After a flurry of filings in state and federal courts, the electors met on Dec. 19, 2016, and Baca crossed out Clinton’s name on his ballot and wrote in John Kasich, the Republican governor of Ohio who also ran for president.

Then-Secretary of State Wayne Williams refused to count the vote and removed Baca as an elector. He replaced him with another elector who voted for Clinton.

Colorado’s current secretary of state, Jena Griswold, decried the ruling Tuesday in Colorado but did not immediately say if she would appeal.

“This court decision takes power from Colorado voters and sets a dangerous precedent,” she said. “Our nation stands on the principle of one person, one vote.”

Baca’s attorneys said the U.S. Supreme Court will likely hear the case because it conflicts with a decision from Washington state’s Supreme Court. That court said in May that electors could be fined for not casting ballots for the popular vote winner.

Constitutional scholars were skeptical, saying a conflicting opinion from a state court system has less influence on the Supreme Court than one from another federal appeals court. No other federal appeals court is believed to have ruled in a similar case.

“The court just might think this isn’t something that demands our attention right now,” said Michael Morley, a professor at the Florida State University College of Law.

The court ruling in Denver could be important if a future Electoral College is so closely divided that a handful of “faithless electors” change the outcome by casting a ballot contrary to the popular vote, said Ned Foley, a professor at Ohio State University’s law school.

“This opinion would be taken very seriously,” he said. “It would be considered judicial precedent.”

But that kind of split in the Electoral College is unlikely, said Morley.

“So many individually unlikely events would have to fall in place for that,” he said.

Hundreds of electors have cast votes in the history of the nation, “and only a handful have been cast by faithless electors,” Morley said.

It wasn’t immediately clear what impact the ruling would have on a new Colorado law that pledges the state’s Electoral College votes to the winner of the national popular vote if enough other states with a total of at least 270 electoral votes do the same.

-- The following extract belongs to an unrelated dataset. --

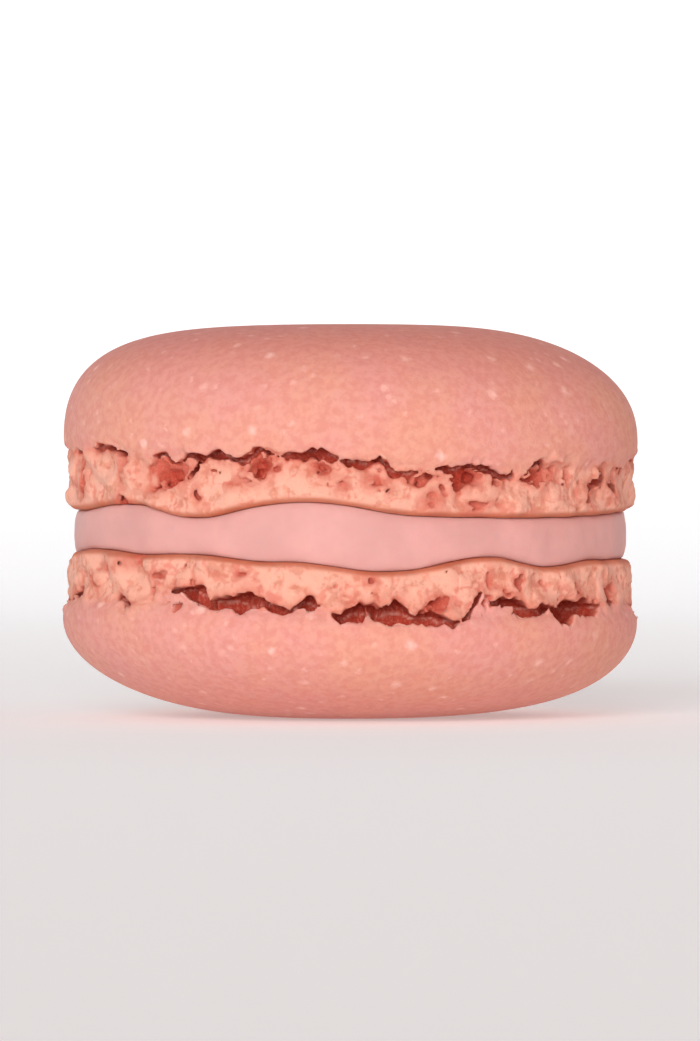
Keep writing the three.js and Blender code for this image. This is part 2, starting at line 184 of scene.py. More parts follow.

It would ensure the winner of the popular vote wins the Electoral College and becomes president.

Tuesday’s ruling could undermine the law by prohibiting the state from requiring electors to vote for the popular vote winner, said Frank McNulty, an adviser to Protect Colorado’s Vote, which wants voters to overturn the law. But the ruling could also free electors to decide on their own to support the candidate with the most votes nationally, he said.

“It is a double-edge decision,” he said.